Professor David Paterson part of team awarded major grant from US research agency

Merton's Tutor in Pre-Clinical Medicine Professor David Paterson is part of a seven-strong team who have been awarded an $8.6m grant from the US National Institutes of Health (NIH). The team is setting out to map the heart’s nervous system, with the ultimate aim of developing new treatments for cardiovascular disease.

The award is from the NIH's SPARC program - Stimulating Peripheral Activity to Relieve Conditions - which supports research on how the electrical signals of the peripheral nerves that connect the brain and spinal cord to the rest of the body control internal organ function. The SPARC program will provide $20 million-worth of funding to 27 multidisciplinary teams this year.

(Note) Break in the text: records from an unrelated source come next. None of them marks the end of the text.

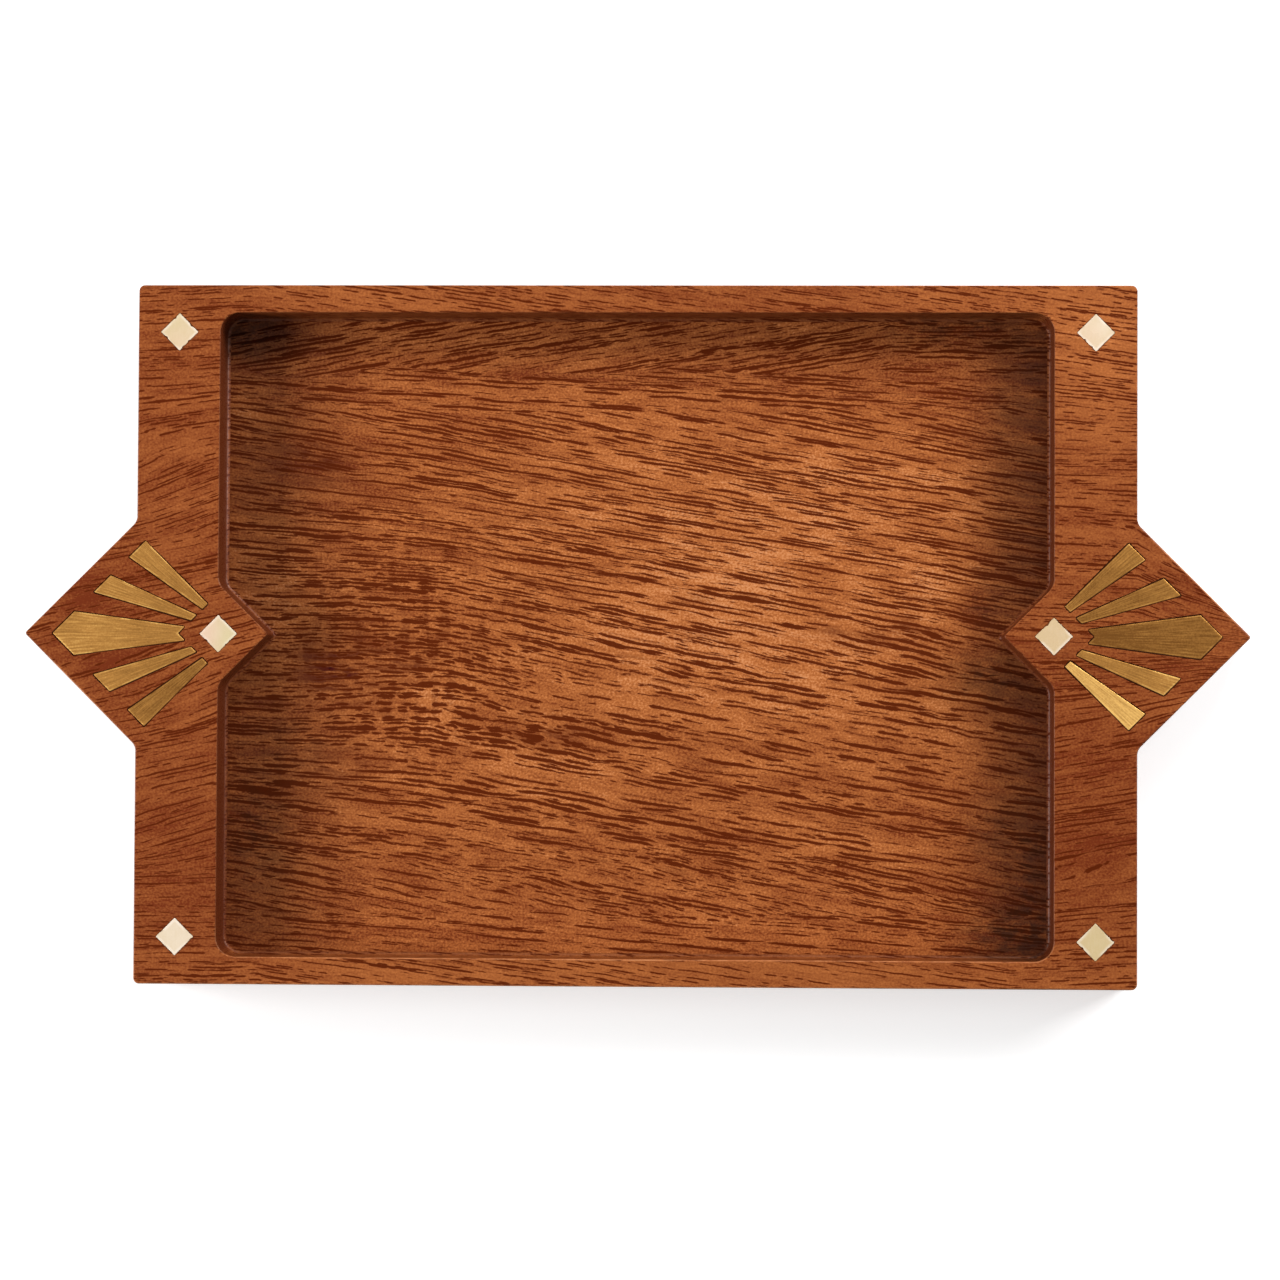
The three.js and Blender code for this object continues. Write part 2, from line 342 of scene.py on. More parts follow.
class Finish:
    """One material, with short calls that each add a node and hand back what it gives."""

    def __init__(self, name):
        self.material = bpy.data.materials.new(name)
        self.material.use_nodes = True
        self.tree = self.material.node_tree
        self.shader = self.tree.nodes["Principled BSDF"]

    def feed(self, socket, value):
        """Links a socket to another node's result, or sets it to a plain value."""
        if isinstance(value, bpy.types.NodeSocket):
            self.tree.links.new(value, socket)
        else:
            socket.default_value = value

    def surface(self, name, value):
        """Gives the surface one of its qualities, by its name in Blender."""
        self.feed(self.shader.inputs[name], value)

    def node(self, kind, inputs, **settings):
        """Adds a node of a kind, with its settings and the named inputs."""
        added = self.tree.nodes.new("ShaderNode" + kind)
        for name, value in settings.items():
            setattr(added, name, value)
        for name, value in inputs.items():
            self.feed(added.inputs[name], value)
        return added

    def place(self):
        """Where a point of the piece is, in millimetres."""
        coordinates = self.node("TexCoord", {}).outputs["Object"]
        return self.vector("MULTIPLY", coordinates, [1 / MILLIMETRE] * 3)

    def vector(self, operation, first, second):
        """One step of arithmetic on two vectors."""
        joined = self.node("VectorMath", {0: first, 1: second}, operation=operation)
        return joined.outputs["Vector"]

    def number(self, operation, first, second=0.0, third=0.0):
        """One step of arithmetic on one, two or three numbers."""
        return self.node("Math", {0: first, 1: second, 2: third}, operation=operation).outputs[0]

    def product(self, *factors):
        """The factors multiplied together, from the first one on."""
        total = factors[0]
        for factor in factors[1:]:
            total = self.number("MULTIPLY", total, factor)
        return total

    def split(self, vector):
        """The x, y and z of a vector."""
        return self.node("SeparateXYZ", {0: vector}).outputs[:]

    def join(self, x, y, z):
        """A vector of x, y and z."""
        return self.node("CombineXYZ", {0: x, 1: y, 2: z}).outputs[0]

    def ease(self, value, low, high, at_low=0.0, at_high=1.0):
        """Goes smoothly from at_low to at_high as the value goes from low to high.

        The values whose names end in EASE list these four, or low and high alone.
        """
        inputs = {0: value, 1: low, 2: high, 3: at_low, 4: at_high}
        return self.node("MapRange", inputs, interpolation_type="SMOOTHSTEP").outputs[0]

    def spots(self, place, listed, base=0.0):
        """A base plus soft round spots: each is its amount times e to the power -(r squared),
        with r the distance from its middle measured in its own radii along x and y."""
        total = base
        for x, y, radius_x, radius_y, amount in listed:
            away = self.vector("SUBTRACT", place, (x, y, 0.0))
            away = self.vector("MULTIPLY", away, (1 / radius_x, 1 / radius_y, 0.0))
            away = self.node("VectorMath", {0: away, 1: away}, operation="DOT_PRODUCT")
            fall = self.product(away.outputs["Value"], -1.0)
            fall = self.number("EXPONENT", fall)
            total = self.number("MULTIPLY_ADD", fall, amount, total)
        return total

    def limit(self, value, low, high):
        """The value, held between low and high."""
        return self.node("Clamp", {0: value, 1: low, 2: high}).outputs[0]

    def either(self, share, first, second):
        """The first number where the share is 0, and the second where it is 1."""
        return self.node("Mix", {0: share, 2: first, 3: second}).outputs[0]

    def along_list(self, value, listed):
        """Reads a smooth curve through the listed (value, result) pairs."""
        first, last = listed[0][0], listed[-1][0]
        share = self.node("MapRange", {0: value, 1: first, 2: last}).outputs[0]
        curve = self.node("FloatCurve", {1: share})
        points = curve.mapping.curves[0].points
        while len(points) < len(listed):
            points.new(0.5, 0.5)
        for point, (at, result) in zip(points, listed):
            point.location = ((at - first) / (last - first), result)
        curve.mapping.update()
        return curve.outputs[0]

    def cloud(self, place, size, detail, roughness=0.5):
        """Soft noise between 0 and 1, about as coarse as the size says in each direction.

        The values whose names end in GRAIN list the size, the detail and at times the
        roughness.
        """
        scaled = self.vector("DIVIDE", place, size)
        inputs = {"Vector": scaled, "Scale": 1.0, "Detail": detail, "Roughness": roughness}
        return self.node("TexNoise", inputs).outputs[0]

    def patches(self, place, grain, ease):
        """Soft noise of a listed grain, eased between the listed numbers."""
        return self.ease(self.cloud(place, *grain), *ease)

    def blend(self, share, first, second):
        """Mixes two colours. A share under 0 or over 1 goes on past them."""
        inputs = {0: share, 6: first, 7: second}
        return self.node("Mix", inputs, data_type="RGBA", clamp_factor=False).outputs[2]

    def dashes(self, place, cell, fullness):
        """How deep a place lies in slim pointed dashes: under 0 between them.

        Dots are strewn one to a cell of the given length, width and depth. A dash is where
        the distance to the nearest dot, measured in cells, is under the fullness. The
        distance takes the sum of |offset| to the power k, with k between 1, which gives
        sharp diamonds, and 2, which gives ovals.
        """
        scaled = self.vector("DIVIDE", place, cell)
        inputs = {"Vector": scaled, "Scale": 1.0, "Exponent": DASH_EXPONENT,
                  "Randomness": DASH_STRAY}
        distance = self.node("TexVoronoi", inputs, distance="MINKOWSKI").outputs[0]
        return self.number("SUBTRACT", fullness, distance)

    def threads(self, fibre, apart, length, fullness):
        """How deep a place lies in long pores that run along the fibres: under 0 between.

        The pores' axes are dots strewn over the plane across the fibres, one to a cell. Each
        pore opens and closes along its length by soft noise of its own. A place is inside
        where its distance to the axis, in cells, is under the fullness less what the noise
        has closed.
        """
        x, y, z = self.split(fibre)
        level = self.number("DIVIDE", self.number("SUBTRACT", z, THICKNESS), THREAD_DEPTH)
        level = self.number("ADD", level, THREAD_STRAY / 2)
        flat = self.join(self.number("DIVIDE", y, apart), level, 0.0)
        inputs = {"Vector": flat, "Scale": 1.0, "Randomness": THREAD_STRAY}
        axes = self.node("TexVoronoi", inputs, voronoi_dimensions="2D").outputs
        own = self.split(axes["Color"])[0]
        run = self.number("DIVIDE", x, length)
        run = self.number("MULTIPLY_ADD", own, THREADS_APART, run)
        inputs = {"W": run, "Scale": 1.0, "Detail": 1.0}
        opening = self.node("TexNoise", inputs, noise_dimensions="1D").outputs[0]
        closed = self.ease(opening, *THREAD_EASE)
        width = self.number("SUBTRACT", fullness, closed)
        return self.number("SUBTRACT", width, axes["Distance"])

    def bump(self, height, strength, distance):
        """Raises the surface by a height, as light sees it. The distance is in metres.

        The values whose names end in BUMP list the strength and the distance.
        """
        inputs = {"Height": height, "Strength": strength, "Distance": distance}
        bumped = self.node("Bump", inputs).outputs[0]
        self.surface("Normal", bumped)


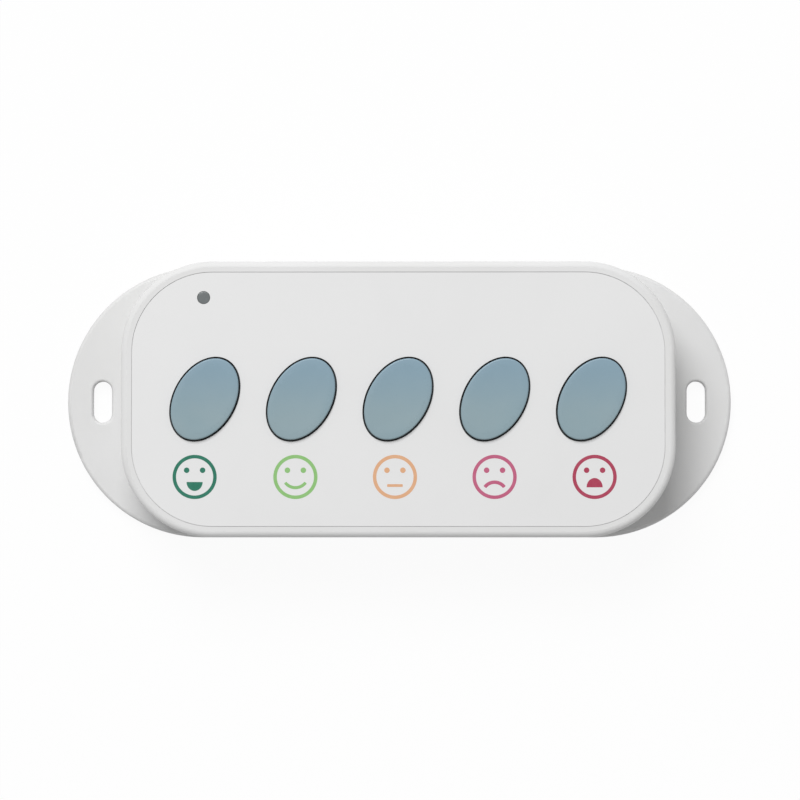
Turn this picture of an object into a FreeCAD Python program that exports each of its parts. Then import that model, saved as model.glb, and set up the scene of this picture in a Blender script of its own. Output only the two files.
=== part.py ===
import FreeCAD, Part
import math
import os

# Customer feedback terminal: a shallow white housing with two screw ears, a printed face and a row
# of five sprung oval rating keys, with two cells, a board, a radio and a sounder inside.
#
# Frame: X runs along the row of keys, Y up the face and Z out of it. The origin is the centre of
# the flat back, which is the face that lies on a counter or against a wall. Millimetres throughout.

V = FreeCAD.Vector
UP = V(0, 0, 1)
CELL_ROWS = (0, 1)

# ---------------------------------------------------------------- driving dimensions

# Housing
housing_height = 60.4         # along Y, and the ears are half circles of this height
ear_reach = 13.5              # each ear, beyond the cover
flange_thickness = 3.0        # the ears and the edge of the back
flange_front_round = 0.8
flange_back_chamfer = 0.3
cover_corner = 20.0           # corner radius at the seam
cover_wall = 2.2
cover_draft_deg = 0.5
cover_front_round = 1.3
cover_inner_chamfer = 1.0
cover_face_thickness = 2.0    # under the overlay
seam_chamfer = 0.3
shell_floor = 2.0             # back wall inside the lip
lip_thickness = 1.2           # upstand of the rear shell inside the cover's wall
lip_height = 3.0
lip_clearance = 0.2

# Screw slots in the ears, long way up
slot_width = 4.2
slot_length = 9.2
slot_margin = 7.75            # slot's centre to the ear's end
slot_front_round = 0.6
slot_back_chamfer = 0.3

# Printed overlay in its recess
overlay_margin = 2.6          # from the housing's edge to the overlay's edge
overlay_thickness = 0.25
overlay_recess = 0.3
overlay_clearance = 0.1

# Keys
key_count = 5
key_pitch = 21.0
key_end_margin = 18.5         # end keys' centres to the cover's ends
key_lean_deg = 30.0           # to the right of upright
key_length = 19.0
key_width = 13.0
key_crown = 1.4
key_skirt_wall = 1.5
key_edge_round = 0.3
key_edge_bands = 2            # bands that the round is cut in
key_proud = 1.0               # above the cover's rim, released
key_travel = 1.0
key_opening_gap = 0.45        # cap to cover, each side
key_overlay_gap = 0.4         # cap to overlay, each side
key_flange_width = 1.2        # retaining flange under the cover's face
key_flange_thickness = 1.0
key_flange_gap = 0.1          # flange to cover, released
key_pad_height = 0.4          # pad that bears on the switch
key_pad_diameter = 4.4
key_well_gap = 0.3            # flange to the well that guides it
key_well_wall = 1.0
key_well_lift = 0.6           # well to board

# Key switches
switch_side = 6.2
switch_body_height = 3.5
plunger_spare = 0.5           # plunger above its switch, fully pressed
switch_base_wall = 0.5
switch_top_wall = 0.4
switch_corner_chamfer = 0.5
plunger_diameter = 3.5
plunger_gap = 0.1
plunger_foot_diameter = 4.6
plunger_foot_height = 0.8

# Board
board_thickness = 1.6
board_clearance = 0.8         # board edge to the cover's wall
board_screw_margin = 6.0      # screws to the board's long edges
board_boss_diameter = 5.0
board_screw_diameter = 2.0
board_screw_length = 5.0
board_screw_head_diameter = 4.0
board_screw_head_height = 1.4

# Corner posts, and the screws that close the housing from the back
post_diameter = 7.0
post_margin = 0.3             # post to the lip
post_gap = 0.1                # shell's boss to the cover's post
post_notch_gap = 0.5          # post to board
post_rib_thickness = 1.2
cover_screw_diameter = 2.6
cover_screw_length = 14.0
cover_screw_head_diameter = 5.0
cover_screw_head_height = 1.8
counterbore_depth = 2.6
counterbore_gap = 0.4         # all round a screw head
screw_hole_gap = 0.2          # all round a shank that passes through
thread_gap = 0.05             # all round a shank in its pilot hole
pilot_spare = 1.2             # pilot hole beyond the screw's tip
screw_head_bevel = 1 / 3      # of a head's height

# Stiffening ribs behind the face
rib_thickness = 1.0
rib_depth = 1.5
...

Professor Paterson explains:

"Many diseases of the cardiovascular system are also diseases of the autonomic nervous system. Traditionally both systems have been studied extensively in isolation. This is the first major strategic initiative in the world that has funded a framework where leading groups can work together to re-assemble cardiac and neural information to better understand heart-brain and brain-heart interactions."

Professor Paterson's colleagues in this research include:

Dr Shivkumar, who is the lead investigator, said the complexity of understanding the heart’s nervous system requires a collaborative approach:

"Our goal is to precisely map the heart’s anatomy and code the function of the nerves that control the heart from a very basic level all the way to clinical studies in humans."

Cardiovascular (heart and circulatory) disease causes more than a quarter of all deaths in the UK; nearly 160,000 deaths each year. The autonomic nervous system, that part of the nervous system responsible for control of the bodily functions such as breathing, the heartbeat, and digestive processes which we do not consciously control, has been implicated in many cardiovascular disease processes. David Paterson explains that "What is becoming apparent is the powerful influence the nervous system has on the heart and its excitability, especially in states of overt cardiovascular disease". This is explored in more detail in his recent publication Sympathetic neurons are a powerful driver of myocyte function in cardiovascular disease.